Pada dasarnya, upaya ganda untuk meningkatkan kegunaan lembaga-lembaga politik dan nonpolitik untuk “mendasarkan pembangunan” seraya memelihara sistem pemberian legitimasi seperti itu adalah sesuatu yang wajar dan nasional. Di samping mengurangi biaya politik yang sangat tinggi karena harus melestarikan situasi status quo lembaga-lembaga kemasyarakatan itu, ada keuntungan lain yang diperoleh: pemerintah memperoleh pendamping yang spesifik, yaitu partai politik untuk “kehidupan politik negara” dan organisasi-organisasi kultural untuk menangani sektor nonpolitis.
Hanya saja, sangat sulit untuk mengoperasionalkan kerangka umum seperti itu, dalam penjabaran kongkret “di lapangan”. Kalaupun diandaikan pemerintah dapat memulai upaya ekapraya itu di-tingkat pusat di kalangan partai politik dan organisasi masyarakat nonpolitis, belum tentu internal engineering itu “menetes ke bawah”. Kesulitan itu disebabkan oleh rapuhnya organisasi-organisasi tersebut selama ini. Yang sanggup bertahan, hanya dapat berlaku demikian dengan solidifikasi tradisonalisme secara total, sehingga tidak memungkinkan alih generasi secara lancar. Jika diandaikan pengembangan di pusat itu dapat diselenggarakan di tingkat bawah dalam waktu cepat tanpa gejolak berarti, masih ada masalah lain yang lebih mendasar. Masalah itu adalah bagaimana melibatkan mereka dalam kegiatan pembangunan, tanpa kembali kepada kebutuhan akan hubungan patron client yang semula.

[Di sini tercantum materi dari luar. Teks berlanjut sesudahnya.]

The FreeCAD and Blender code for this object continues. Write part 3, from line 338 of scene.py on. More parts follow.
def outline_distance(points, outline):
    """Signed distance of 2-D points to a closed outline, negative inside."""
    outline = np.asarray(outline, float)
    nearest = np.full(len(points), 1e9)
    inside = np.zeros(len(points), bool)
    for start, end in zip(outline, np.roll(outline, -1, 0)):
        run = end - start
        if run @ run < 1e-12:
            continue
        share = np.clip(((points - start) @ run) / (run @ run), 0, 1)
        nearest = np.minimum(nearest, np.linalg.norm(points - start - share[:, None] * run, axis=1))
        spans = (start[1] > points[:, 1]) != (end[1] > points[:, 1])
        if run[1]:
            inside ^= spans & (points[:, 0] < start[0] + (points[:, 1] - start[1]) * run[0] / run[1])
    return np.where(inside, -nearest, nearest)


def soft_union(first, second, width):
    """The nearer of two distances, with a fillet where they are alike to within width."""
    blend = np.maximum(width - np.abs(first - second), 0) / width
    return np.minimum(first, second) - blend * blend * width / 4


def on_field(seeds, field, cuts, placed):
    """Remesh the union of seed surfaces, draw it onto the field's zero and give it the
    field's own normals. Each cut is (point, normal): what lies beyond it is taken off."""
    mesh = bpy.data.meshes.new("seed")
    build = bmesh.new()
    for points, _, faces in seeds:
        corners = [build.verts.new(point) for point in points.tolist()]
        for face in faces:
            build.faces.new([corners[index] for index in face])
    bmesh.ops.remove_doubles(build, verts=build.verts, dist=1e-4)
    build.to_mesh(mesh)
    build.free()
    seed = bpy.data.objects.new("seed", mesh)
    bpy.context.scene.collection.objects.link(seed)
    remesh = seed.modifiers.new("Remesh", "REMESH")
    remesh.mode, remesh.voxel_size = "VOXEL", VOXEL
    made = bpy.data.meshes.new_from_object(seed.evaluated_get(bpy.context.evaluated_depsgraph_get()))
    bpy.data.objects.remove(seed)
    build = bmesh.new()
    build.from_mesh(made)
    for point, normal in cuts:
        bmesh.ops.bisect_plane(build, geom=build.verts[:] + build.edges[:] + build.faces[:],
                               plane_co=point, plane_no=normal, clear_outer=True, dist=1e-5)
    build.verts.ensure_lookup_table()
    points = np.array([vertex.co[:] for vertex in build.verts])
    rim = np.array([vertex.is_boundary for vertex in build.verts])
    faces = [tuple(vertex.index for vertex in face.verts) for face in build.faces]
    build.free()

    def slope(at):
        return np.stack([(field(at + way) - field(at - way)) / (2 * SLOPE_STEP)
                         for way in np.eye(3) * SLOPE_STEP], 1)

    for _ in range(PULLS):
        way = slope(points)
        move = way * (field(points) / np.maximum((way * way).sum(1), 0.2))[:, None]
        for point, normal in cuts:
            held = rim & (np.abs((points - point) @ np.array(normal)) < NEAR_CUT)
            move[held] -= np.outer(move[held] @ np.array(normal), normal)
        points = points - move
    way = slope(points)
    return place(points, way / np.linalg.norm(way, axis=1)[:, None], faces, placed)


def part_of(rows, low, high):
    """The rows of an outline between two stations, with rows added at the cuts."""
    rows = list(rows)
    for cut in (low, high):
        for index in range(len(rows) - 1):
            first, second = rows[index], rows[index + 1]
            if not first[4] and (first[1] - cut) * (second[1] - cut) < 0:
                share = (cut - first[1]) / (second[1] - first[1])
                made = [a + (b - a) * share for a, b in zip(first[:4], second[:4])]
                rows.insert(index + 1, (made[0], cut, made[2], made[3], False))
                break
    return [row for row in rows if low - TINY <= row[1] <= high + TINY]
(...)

Tantangan di atas sangat sulit untuk dicarikan jawaban jika tidak digunakan sebuah kata kunci: partisipasi jujur dari bawah. Dengan kata kunci tersebut, pemerintah lalu terikat kepada sebuah keharusan mutlak, yaitu ketuntasan pendekatan persuasif kepada semua organisasi kemasyarakatan. Persuasi yang tuntas menghendaki kesediaan pemerintah untuk melibatkan mereka sejak dini, yaitu dari tahap perencanaan dan pilihan skala prioritas kegiatan. Untuk memulainya, juga tidak cukup dengan memelihara jalur “pendekatan sosial budaya” dan “pendekatan politik” yang dipakai selama ini, yaitu penentuan sebuah pola sikap yang dirumuskan di atas, untuk dilaksanakan oleh aparat pemerintah di bawah.
Yang diperlukan justru adalah desentralisasi “wewenang menentukan sikap pemerintah” terhadap sesuatu organisasi kemasyarakatan. Desentralisasi itu harus mengambil bentuk “perencanaan” kegiatan sosial-kultural dan politis di tingkat bawah. Sebagai misal, pemerintah hanya menetapkan garis-garis besar belaka, untuk nantinya dijabarkan sendiri secara operasional di bawah oleh pemerintah di daerah tingkat II. Desentralisasi “ekapraya politis dan sosiokultural” tersebut harus dipegang teguh, dengan fungsi kontrol ditingkat lebih atas (pusat dan provinsi).
Masalahnya, adakah kemauan cukup besar dari pihak pemerintah untuk mengambil keputusan sedemikian fundamental itu? Kalau tidak, maka bidang politik dan sosio-kultural akan menjadi kendala bagi operasionalisasi apa yang diinginkan terwujudnya oleh Repelita IV nanti. Sejarahlah yang akan menunjukkan apa yang akan terjadi.